Anyways, the upshot is that while history has things to teach us and we are well-advised to learn as much as we can from it, I also believe that in certain fundamental ways we are breaking new ground, with all that implies.


>Unless the entire system instantly rely on any newly introduced complexity at a structural level?

That's what for-profit science, marketing, and fads do for you...


I guess startups overtaking markets from established companies shows this kind of renewal within the system... :)


Legal systems for example just get more complex over time, there is very little simplification going on.


> But the increased complexity also increases the fragility of the system, and also adds ongoing maintenance costs.

Somewhat tangentially related:

https://news.ycombinator.com/item?id=14027705

Abstraction is one possible mitigation to this problem.

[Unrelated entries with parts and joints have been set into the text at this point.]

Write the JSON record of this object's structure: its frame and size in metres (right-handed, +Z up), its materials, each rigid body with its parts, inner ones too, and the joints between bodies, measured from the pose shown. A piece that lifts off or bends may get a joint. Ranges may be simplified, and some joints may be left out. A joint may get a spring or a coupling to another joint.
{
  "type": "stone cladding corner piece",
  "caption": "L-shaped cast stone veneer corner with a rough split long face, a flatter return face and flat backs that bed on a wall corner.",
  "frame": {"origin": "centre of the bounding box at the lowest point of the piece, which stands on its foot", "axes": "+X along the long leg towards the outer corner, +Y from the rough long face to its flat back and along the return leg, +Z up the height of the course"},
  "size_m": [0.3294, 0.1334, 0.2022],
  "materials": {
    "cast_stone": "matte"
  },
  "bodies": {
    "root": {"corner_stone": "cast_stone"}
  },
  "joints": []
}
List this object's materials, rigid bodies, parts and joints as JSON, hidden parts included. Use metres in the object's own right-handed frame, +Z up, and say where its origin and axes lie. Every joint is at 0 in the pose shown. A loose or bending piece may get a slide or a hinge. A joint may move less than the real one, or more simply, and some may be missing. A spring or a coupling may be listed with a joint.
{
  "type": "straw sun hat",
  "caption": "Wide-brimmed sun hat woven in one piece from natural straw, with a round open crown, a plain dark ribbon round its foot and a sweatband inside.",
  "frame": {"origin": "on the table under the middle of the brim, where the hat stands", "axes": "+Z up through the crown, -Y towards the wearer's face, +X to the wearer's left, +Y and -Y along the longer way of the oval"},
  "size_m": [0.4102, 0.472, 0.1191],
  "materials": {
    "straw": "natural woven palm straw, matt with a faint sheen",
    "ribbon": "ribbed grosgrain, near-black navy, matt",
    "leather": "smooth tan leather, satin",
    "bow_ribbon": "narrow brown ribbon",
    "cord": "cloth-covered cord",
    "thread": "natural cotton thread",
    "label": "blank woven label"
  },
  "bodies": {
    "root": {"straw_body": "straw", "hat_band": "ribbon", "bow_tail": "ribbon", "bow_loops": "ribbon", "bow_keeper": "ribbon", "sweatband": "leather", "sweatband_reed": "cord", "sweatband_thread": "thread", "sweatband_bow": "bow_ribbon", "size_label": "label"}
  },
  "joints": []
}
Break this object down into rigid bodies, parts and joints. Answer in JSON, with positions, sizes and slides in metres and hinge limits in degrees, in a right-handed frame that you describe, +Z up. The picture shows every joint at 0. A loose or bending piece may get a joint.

> At some point there is no marginal return for adding complexity, or the return on maintaining the complexity becomes negative, so the complexity is no longer worth maintaining. Collapse.

This also seems to happen to software, which is why we keep rewriting the ecosystem every 10-20 years.


That does not sound plausible at all, and does not correspond to the major catastrophies we've been observing e.g. Middle East civil wars or World Wars one and two.


Wasn't WWI directly the result of increasingly complex alliances and military guarantees? (Admittedly, with nations still performing their own calculus and deciding going to war benefited them)


For science fiction fans, Vernor Vinge uses these ideas to great effect in a subplot of _Deepness in the Sky_.